• [SUPPLIED MATERIAL]

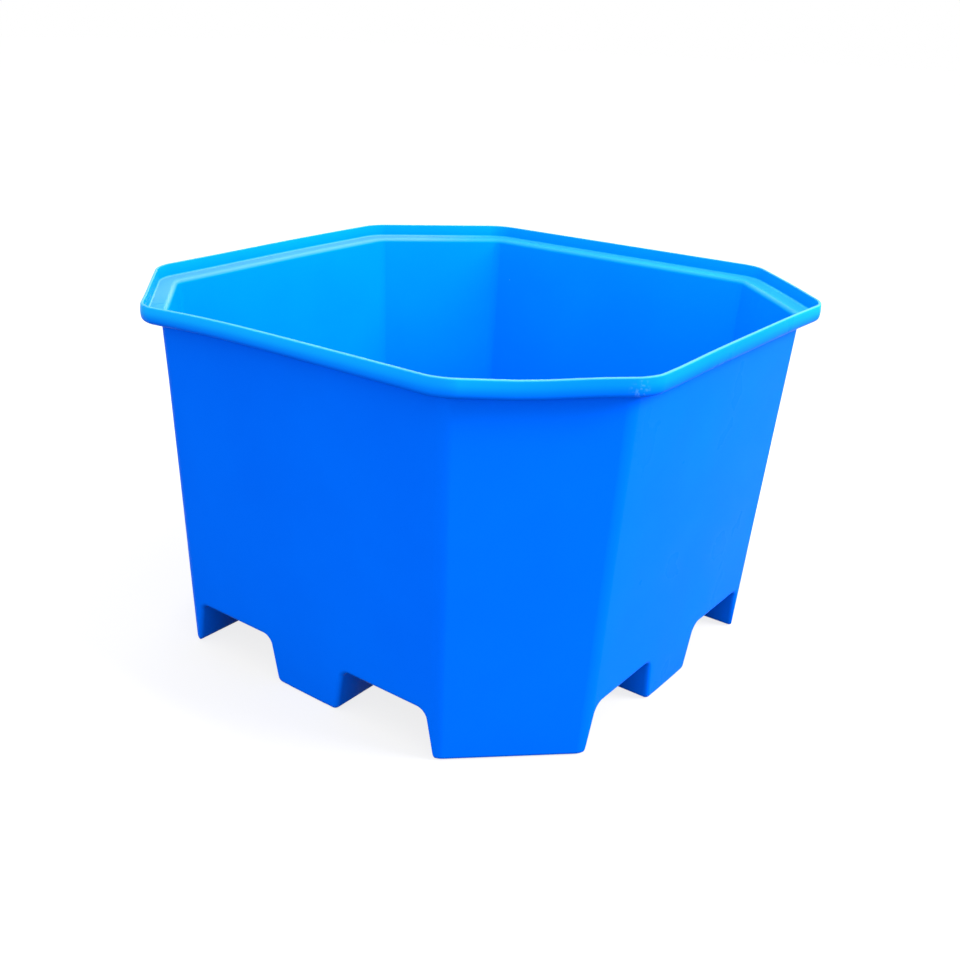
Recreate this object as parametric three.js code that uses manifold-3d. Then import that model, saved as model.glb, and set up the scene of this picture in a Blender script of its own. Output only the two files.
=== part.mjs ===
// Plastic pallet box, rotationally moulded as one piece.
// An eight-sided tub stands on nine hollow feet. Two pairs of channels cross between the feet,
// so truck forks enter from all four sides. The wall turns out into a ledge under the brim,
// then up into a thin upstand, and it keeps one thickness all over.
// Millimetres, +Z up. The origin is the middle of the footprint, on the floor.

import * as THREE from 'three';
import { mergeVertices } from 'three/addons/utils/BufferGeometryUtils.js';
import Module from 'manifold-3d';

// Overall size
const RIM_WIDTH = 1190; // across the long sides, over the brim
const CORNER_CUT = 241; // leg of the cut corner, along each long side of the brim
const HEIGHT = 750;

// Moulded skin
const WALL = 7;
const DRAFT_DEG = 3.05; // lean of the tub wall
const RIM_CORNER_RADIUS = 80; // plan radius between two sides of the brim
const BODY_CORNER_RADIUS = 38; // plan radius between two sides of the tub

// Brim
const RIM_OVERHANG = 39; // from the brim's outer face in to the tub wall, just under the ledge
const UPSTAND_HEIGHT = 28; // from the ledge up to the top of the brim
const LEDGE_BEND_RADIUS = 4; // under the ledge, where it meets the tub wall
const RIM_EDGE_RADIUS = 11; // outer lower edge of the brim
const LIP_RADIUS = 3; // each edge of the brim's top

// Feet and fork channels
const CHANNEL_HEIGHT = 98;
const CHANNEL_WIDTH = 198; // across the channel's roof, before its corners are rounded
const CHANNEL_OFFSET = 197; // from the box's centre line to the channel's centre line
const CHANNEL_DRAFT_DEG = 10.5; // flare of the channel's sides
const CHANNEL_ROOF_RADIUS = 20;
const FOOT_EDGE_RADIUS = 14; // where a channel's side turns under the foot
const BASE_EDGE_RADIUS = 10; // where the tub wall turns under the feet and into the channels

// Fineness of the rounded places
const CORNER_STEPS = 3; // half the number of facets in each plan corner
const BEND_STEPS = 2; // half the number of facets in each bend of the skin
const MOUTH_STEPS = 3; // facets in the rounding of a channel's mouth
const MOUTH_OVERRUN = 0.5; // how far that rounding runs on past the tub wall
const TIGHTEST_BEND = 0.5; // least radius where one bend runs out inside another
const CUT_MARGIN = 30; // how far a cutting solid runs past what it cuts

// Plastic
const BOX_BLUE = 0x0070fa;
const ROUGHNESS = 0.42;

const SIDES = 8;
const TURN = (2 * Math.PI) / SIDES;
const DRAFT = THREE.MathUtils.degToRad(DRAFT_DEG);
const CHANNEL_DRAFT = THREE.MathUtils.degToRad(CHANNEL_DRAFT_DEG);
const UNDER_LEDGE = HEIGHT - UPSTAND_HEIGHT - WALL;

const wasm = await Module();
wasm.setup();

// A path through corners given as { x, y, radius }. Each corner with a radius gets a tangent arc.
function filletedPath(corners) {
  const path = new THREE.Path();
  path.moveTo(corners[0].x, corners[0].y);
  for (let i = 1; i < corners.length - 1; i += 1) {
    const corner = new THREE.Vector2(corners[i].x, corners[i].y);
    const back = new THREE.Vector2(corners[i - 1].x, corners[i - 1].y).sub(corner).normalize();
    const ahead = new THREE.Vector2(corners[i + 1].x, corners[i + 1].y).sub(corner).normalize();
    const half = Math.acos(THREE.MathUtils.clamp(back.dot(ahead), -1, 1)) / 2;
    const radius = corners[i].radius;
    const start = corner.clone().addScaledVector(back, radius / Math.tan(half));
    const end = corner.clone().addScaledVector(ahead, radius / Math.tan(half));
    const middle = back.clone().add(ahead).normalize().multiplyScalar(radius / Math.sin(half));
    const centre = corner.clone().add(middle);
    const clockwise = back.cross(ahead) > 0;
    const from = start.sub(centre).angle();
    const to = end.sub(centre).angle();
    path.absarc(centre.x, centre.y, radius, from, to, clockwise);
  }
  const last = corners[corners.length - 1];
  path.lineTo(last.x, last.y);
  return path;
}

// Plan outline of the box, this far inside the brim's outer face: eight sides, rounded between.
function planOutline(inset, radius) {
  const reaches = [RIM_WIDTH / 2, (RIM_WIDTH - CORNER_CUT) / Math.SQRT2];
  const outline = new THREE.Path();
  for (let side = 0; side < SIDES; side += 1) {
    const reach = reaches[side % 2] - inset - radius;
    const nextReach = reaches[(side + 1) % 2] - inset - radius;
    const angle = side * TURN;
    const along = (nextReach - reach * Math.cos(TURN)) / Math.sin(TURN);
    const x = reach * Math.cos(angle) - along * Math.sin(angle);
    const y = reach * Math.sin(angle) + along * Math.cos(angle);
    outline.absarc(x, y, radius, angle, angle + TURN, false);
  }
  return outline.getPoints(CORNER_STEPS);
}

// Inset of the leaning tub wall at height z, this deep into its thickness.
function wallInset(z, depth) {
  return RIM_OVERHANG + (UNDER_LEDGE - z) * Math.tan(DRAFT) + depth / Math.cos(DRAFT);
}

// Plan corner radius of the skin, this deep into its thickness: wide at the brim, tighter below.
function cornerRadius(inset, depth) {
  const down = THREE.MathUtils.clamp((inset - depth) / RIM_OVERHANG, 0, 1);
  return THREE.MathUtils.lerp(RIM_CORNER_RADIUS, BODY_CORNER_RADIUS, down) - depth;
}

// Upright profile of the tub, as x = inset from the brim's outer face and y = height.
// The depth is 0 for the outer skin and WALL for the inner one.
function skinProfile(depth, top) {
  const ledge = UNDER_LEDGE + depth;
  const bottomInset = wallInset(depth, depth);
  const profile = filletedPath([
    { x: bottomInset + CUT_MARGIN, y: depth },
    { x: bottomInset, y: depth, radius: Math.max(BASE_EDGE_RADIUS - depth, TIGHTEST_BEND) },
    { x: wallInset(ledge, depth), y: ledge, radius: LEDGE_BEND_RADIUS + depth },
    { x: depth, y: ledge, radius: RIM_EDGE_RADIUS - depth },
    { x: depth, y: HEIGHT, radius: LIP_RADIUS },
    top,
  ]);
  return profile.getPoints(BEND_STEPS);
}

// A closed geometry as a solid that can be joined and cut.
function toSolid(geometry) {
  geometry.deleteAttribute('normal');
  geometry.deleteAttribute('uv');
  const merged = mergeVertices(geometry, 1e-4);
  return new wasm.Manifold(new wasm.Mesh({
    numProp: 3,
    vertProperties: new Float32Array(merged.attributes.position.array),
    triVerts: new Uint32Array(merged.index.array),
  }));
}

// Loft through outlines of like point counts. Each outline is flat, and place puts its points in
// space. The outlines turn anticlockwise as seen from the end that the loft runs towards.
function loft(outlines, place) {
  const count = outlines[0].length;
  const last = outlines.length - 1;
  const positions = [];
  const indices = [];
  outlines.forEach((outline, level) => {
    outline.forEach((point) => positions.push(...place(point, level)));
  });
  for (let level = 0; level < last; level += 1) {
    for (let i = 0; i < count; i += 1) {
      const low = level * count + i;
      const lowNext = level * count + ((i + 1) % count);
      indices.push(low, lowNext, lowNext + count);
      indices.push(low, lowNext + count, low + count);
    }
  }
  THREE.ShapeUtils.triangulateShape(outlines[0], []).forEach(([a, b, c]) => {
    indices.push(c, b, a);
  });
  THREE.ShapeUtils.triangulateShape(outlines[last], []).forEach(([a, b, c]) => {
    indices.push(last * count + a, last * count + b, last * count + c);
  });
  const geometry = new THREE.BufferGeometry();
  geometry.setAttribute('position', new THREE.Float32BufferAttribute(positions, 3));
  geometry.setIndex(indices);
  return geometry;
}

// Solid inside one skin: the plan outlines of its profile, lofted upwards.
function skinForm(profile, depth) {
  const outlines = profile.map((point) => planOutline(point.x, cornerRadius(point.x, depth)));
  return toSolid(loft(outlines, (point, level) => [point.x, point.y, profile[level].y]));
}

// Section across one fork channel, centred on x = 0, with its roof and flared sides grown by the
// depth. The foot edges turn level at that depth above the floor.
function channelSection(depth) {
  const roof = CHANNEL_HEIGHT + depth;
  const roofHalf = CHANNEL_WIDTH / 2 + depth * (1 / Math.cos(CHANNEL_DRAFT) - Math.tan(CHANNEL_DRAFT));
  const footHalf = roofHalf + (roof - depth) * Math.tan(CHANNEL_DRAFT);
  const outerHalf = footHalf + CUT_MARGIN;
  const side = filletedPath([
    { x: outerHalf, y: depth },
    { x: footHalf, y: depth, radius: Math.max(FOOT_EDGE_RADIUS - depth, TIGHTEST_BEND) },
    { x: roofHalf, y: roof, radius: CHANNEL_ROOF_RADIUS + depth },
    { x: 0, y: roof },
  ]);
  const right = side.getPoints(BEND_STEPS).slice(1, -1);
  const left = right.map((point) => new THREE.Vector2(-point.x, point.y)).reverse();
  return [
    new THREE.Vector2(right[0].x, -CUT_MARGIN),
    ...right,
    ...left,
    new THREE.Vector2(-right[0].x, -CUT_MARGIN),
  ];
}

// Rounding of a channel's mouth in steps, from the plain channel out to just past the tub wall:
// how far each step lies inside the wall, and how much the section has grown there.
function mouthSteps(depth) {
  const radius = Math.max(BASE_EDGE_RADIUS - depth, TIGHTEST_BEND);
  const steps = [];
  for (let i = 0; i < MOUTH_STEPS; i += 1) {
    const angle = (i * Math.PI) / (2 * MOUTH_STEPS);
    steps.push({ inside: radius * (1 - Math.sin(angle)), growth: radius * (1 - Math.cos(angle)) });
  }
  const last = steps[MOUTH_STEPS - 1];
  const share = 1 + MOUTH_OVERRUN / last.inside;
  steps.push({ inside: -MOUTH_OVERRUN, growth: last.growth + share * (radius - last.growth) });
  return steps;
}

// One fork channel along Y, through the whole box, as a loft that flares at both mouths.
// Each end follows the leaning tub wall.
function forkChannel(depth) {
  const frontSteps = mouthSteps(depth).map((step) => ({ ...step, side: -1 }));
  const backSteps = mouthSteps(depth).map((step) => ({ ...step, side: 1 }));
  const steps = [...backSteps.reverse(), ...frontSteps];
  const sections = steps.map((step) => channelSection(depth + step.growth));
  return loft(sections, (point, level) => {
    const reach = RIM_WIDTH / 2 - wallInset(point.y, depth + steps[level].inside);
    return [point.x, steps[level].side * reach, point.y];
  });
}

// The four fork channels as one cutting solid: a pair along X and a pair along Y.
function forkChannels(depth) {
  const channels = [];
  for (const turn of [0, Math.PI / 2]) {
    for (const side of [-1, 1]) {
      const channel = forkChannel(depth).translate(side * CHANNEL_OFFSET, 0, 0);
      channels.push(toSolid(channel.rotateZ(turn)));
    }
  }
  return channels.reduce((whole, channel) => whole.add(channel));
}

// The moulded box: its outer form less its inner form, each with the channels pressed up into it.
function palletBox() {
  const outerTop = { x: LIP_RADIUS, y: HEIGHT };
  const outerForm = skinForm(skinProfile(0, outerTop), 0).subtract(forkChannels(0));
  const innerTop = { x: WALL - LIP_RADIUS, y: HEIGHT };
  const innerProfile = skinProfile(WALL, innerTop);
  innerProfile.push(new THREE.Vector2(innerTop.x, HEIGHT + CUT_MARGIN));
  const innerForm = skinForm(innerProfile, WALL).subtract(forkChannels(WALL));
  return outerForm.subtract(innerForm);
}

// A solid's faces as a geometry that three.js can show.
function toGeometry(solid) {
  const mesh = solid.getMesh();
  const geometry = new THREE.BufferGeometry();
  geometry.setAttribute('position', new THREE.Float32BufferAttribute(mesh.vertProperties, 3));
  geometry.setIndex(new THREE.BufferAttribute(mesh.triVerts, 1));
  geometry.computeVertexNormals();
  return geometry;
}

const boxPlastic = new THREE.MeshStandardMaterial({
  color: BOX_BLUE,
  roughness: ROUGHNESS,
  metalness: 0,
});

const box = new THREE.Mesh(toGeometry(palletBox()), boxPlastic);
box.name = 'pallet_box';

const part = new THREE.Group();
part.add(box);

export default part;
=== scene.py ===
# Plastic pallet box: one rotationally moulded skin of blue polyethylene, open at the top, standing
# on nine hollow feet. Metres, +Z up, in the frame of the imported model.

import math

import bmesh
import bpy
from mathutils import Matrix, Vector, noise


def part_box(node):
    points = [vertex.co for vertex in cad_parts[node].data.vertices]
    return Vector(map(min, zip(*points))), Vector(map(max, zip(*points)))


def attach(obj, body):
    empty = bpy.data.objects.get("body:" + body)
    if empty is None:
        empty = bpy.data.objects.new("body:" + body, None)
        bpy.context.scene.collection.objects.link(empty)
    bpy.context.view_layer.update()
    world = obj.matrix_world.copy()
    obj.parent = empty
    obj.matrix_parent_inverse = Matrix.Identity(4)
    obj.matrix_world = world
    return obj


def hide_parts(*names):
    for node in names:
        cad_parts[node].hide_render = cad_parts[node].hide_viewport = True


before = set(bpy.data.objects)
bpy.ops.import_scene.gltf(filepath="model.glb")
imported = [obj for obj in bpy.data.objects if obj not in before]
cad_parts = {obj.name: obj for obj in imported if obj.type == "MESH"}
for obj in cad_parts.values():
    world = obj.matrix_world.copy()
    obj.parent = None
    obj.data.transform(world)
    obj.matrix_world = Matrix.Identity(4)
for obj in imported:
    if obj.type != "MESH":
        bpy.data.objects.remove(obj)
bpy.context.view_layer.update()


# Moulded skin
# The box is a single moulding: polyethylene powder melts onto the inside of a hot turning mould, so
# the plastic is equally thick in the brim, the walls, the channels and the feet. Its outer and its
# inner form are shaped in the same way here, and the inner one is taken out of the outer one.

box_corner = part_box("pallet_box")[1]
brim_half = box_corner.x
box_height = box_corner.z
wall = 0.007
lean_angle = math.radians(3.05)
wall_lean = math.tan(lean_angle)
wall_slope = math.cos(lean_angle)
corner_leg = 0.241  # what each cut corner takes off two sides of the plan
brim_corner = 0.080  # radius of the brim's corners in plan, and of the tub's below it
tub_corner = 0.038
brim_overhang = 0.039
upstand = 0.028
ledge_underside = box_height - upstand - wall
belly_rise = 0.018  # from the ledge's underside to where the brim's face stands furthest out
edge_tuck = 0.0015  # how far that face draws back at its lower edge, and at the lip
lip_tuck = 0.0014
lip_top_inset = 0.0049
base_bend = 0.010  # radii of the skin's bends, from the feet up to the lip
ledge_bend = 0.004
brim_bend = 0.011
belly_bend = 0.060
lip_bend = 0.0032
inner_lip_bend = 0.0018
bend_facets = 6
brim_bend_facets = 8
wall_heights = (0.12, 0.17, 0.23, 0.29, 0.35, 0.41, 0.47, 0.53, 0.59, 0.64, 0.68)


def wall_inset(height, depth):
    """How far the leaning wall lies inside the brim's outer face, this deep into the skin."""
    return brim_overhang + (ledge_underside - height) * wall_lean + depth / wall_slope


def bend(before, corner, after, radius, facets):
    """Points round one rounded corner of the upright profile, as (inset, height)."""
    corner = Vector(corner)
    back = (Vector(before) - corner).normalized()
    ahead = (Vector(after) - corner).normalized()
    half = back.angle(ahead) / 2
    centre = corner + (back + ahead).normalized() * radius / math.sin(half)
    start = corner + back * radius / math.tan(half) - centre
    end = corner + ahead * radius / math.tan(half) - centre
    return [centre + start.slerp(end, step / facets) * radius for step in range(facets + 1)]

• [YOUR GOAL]
Exactly the lines from the line with "const box = new" to the line with "obj.parent = empty", both included, are to be extracted, and no others.

• [WRITTEN RESPONSE]
const box = new THREE.Mesh(toGeometry(palletBox()), boxPlastic);
box.name = 'pallet_box';

const part = new THREE.Group();
part.add(box);

export default part;
=== scene.py ===
# Plastic pallet box: one rotationally moulded skin of blue polyethylene, open at the top, standing
# on nine hollow feet. Metres, +Z up, in the frame of the imported model.

import math

import bmesh
import bpy
from mathutils import Matrix, Vector, noise


def part_box(node):
    points = [vertex.co for vertex in cad_parts[node].data.vertices]
    return Vector(map(min, zip(*points))), Vector(map(max, zip(*points)))


def attach(obj, body):
    empty = bpy.data.objects.get("body:" + body)
    if empty is None:
        empty = bpy.data.objects.new("body:" + body, None)
        bpy.context.scene.collection.objects.link(empty)
    bpy.context.view_layer.update()
    world = obj.matrix_world.copy()
    obj.parent = empty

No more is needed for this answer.